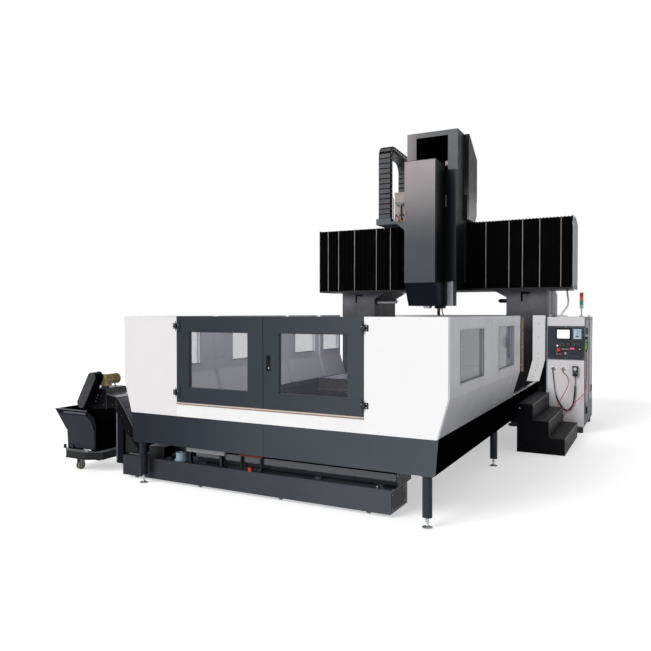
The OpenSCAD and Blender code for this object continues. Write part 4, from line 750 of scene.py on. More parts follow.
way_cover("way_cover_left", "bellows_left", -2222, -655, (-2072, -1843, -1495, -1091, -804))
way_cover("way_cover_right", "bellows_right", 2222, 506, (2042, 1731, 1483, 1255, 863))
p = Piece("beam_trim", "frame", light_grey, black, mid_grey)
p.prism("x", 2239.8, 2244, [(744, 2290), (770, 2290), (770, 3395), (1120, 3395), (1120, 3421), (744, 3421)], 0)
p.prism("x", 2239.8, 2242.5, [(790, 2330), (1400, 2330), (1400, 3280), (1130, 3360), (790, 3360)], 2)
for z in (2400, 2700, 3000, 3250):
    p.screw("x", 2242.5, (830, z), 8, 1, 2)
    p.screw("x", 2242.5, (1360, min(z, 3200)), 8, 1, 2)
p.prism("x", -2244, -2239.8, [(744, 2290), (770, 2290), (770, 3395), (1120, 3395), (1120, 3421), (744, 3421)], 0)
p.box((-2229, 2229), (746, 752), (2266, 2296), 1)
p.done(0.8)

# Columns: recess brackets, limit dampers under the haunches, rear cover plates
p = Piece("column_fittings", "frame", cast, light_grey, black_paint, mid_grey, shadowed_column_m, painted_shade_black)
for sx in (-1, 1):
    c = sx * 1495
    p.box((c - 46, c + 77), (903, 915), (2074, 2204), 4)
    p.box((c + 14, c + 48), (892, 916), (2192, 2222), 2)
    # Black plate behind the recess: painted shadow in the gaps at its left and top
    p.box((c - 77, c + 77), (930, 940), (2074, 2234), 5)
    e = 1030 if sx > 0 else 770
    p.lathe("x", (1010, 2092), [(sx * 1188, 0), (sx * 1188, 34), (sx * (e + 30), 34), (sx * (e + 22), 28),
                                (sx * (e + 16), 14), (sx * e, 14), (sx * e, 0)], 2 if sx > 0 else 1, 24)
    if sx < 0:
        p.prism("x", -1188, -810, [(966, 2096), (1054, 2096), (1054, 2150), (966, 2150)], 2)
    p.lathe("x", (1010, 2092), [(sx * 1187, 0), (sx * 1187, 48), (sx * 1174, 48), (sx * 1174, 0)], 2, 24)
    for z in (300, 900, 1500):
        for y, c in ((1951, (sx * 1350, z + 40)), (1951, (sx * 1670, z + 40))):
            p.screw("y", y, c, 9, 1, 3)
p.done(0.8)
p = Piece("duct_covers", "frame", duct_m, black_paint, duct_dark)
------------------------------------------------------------
## Set exercise
Give the complete listing a second time, exactly as it reads.

## Exercise answer
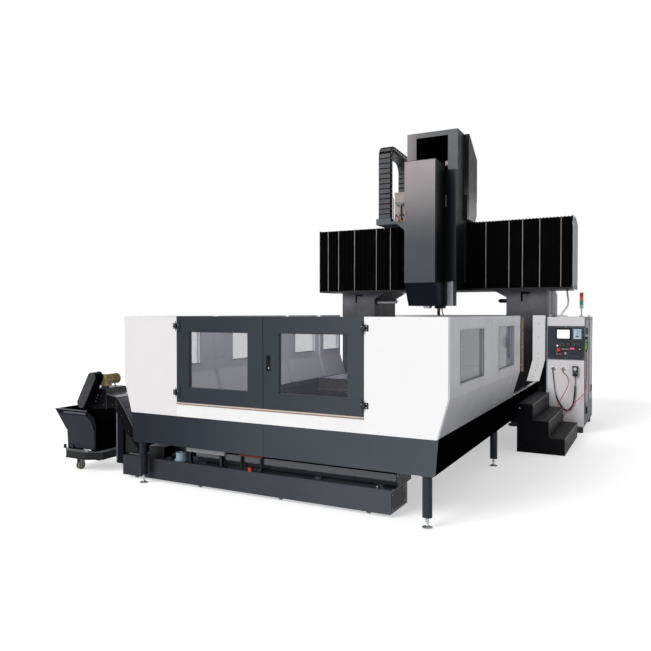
The OpenSCAD and Blender code for this object continues. Write part 4, from line 750 of scene.py on. More parts follow.
way_cover("way_cover_left", "bellows_left", -2222, -655, (-2072, -1843, -1495, -1091, -804))
way_cover("way_cover_right", "bellows_right", 2222, 506, (2042, 1731, 1483, 1255, 863))
p = Piece("beam_trim", "frame", light_grey, black, mid_grey)
p.prism("x", 2239.8, 2244, [(744, 2290), (770, 2290), (770, 3395), (1120, 3395), (1120, 3421), (744, 3421)], 0)
p.prism("x", 2239.8, 2242.5, [(790, 2330), (1400, 2330), (1400, 3280), (1130, 3360), (790, 3360)], 2)
for z in (2400, 2700, 3000, 3250):
    p.screw("x", 2242.5, (830, z), 8, 1, 2)
    p.screw("x", 2242.5, (1360, min(z, 3200)), 8, 1, 2)
p.prism("x", -2244, -2239.8, [(744, 2290), (770, 2290), (770, 3395), (1120, 3395), (1120, 3421), (744, 3421)], 0)
p.box((-2229, 2229), (746, 752), (2266, 2296), 1)
p.done(0.8)

# Columns: recess brackets, limit dampers under the haunches, rear cover plates
p = Piece("column_fittings", "frame", cast, light_grey, black_paint, mid_grey, shadowed_column_m, painted_shade_black)
for sx in (-1, 1):
    c = sx * 1495
    p.box((c - 46, c + 77), (903, 915), (2074, 2204), 4)
    p.box((c + 14, c + 48), (892, 916), (2192, 2222), 2)
    # Black plate behind the recess: painted shadow in the gaps at its left and top
    p.box((c - 77, c + 77), (930, 940), (2074, 2234), 5)
    e = 1030 if sx > 0 else 770
    p.lathe("x", (1010, 2092), [(sx * 1188, 0), (sx * 1188, 34), (sx * (e + 30), 34), (sx * (e + 22), 28),
                                (sx * (e + 16), 14), (sx * e, 14), (sx * e, 0)], 2 if sx > 0 else 1, 24)
    if sx < 0:
        p.prism("x", -1188, -810, [(966, 2096), (1054, 2096), (1054, 2150), (966, 2150)], 2)
    p.lathe("x", (1010, 2092), [(sx * 1187, 0), (sx * 1187, 48), (sx * 1174, 48), (sx * 1174, 0)], 2, 24)
    for z in (300, 900, 1500):
        for y, c in ((1951, (sx * 1350, z + 40)), (1951, (sx * 1670, z + 40))):
            p.screw("y", y, c, 9, 1, 3)
p.done(0.8)
p = Piece("duct_covers", "frame", duct_m, black_paint, duct_dark)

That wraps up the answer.